One of the only books I packed was Jane and Michael Stern's Roadfood, and it became our bible. The Sterns led us to Mom's, in Salina, Utah, with "scones" that were more like funnel cake (that's a compliment) and Norma's Ocean Diner, in Seaside, Ore., where we ate fish and chips and pretended to be the Goonies. It makes me sad to realize how much of that I'd be doing on my phone if we redid the drive today — Yelping and Googling reviews and looking at menus on my tiny screen. The Sterns were our guiding lights, our compasses. Without them, we'd be sharing McDonald's French fries right off the highway, greasy and sad.

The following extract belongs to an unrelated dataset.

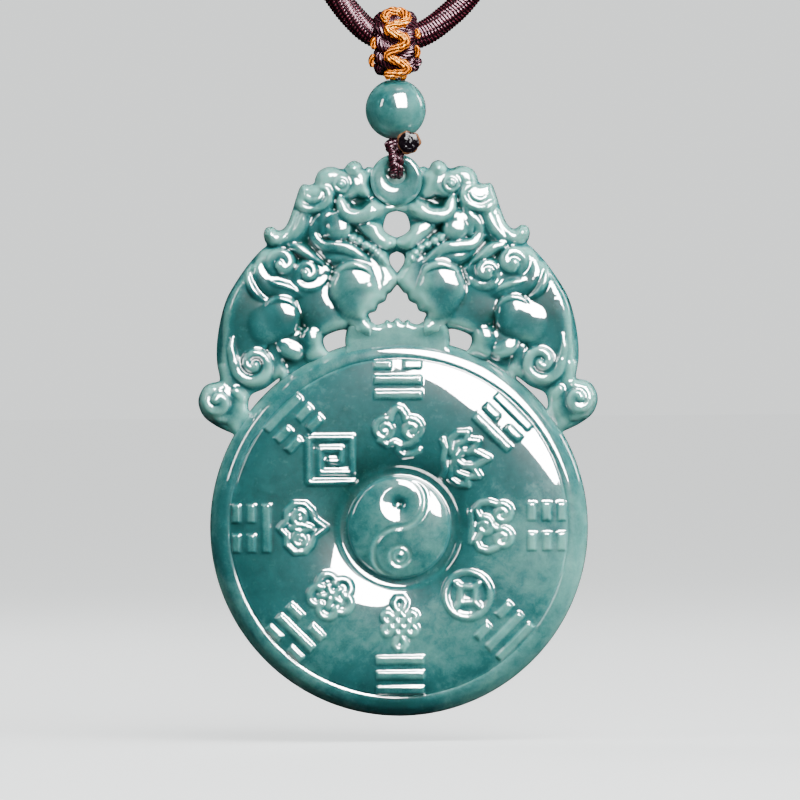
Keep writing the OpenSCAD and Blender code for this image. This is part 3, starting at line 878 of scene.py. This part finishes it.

Have you ever read a guidebook to the country you live in? It's sort of wonderful. America is huge. America! Who ever thinks about their entire country at once, Florida and Washington state and Maine and New Mexico and South Dakota? Maybe it was living in Wisconsin that made us appreciate it all. We were already in the middle, in a beautiful place that none of our friends wanted to visit. We'd poked around the state a little and eaten our weight in frozen custard. My boyfriend got a job at a cheese shop. We'd assimilated! That's what we wanted to do on the road trip. We were going to swim in lakes with murky bottoms and brush our teeth in rivers.

Except we didn't. Growing up in New York City, I didn't get my driver's license until I was 20, and wide open spaces make me nervous. The woods make me really nervous. I like the idea of going to a beautiful national park, I like the idea of sleeping under the stars, but if I'm being truly honest with myself, I'm far more likely to drive several hours to see a building made out of corn (the Corn Palace, in Mitchell, S.D., turned out to be a regular building that just had giant ears of corn as decoration) than to park the car and go for a hike. I'd only packed flip-flops, after all. All the nature we encountered was accidental.

We swam in a man-made lake in the middle of Nebraska, our car parked on the sand, alongside everyone else's. We drove hours and hours to see Carhenge, which is just what it sounds like, old cars stuck in the ground, arranged like Stonehenge. Sunset at Carhenge is surely as magical as sunset on the days when the sun lines up with the buildings in Manhattan and everyone goes bonkers taking photos. When we got to St. George, Utah, it was over 100 degrees, and we stayed in a $39 hotel room. The whole town was staffed by blond 16-year-olds. We took photos every time we crossed into a new state, mostly with me posing next to the sign.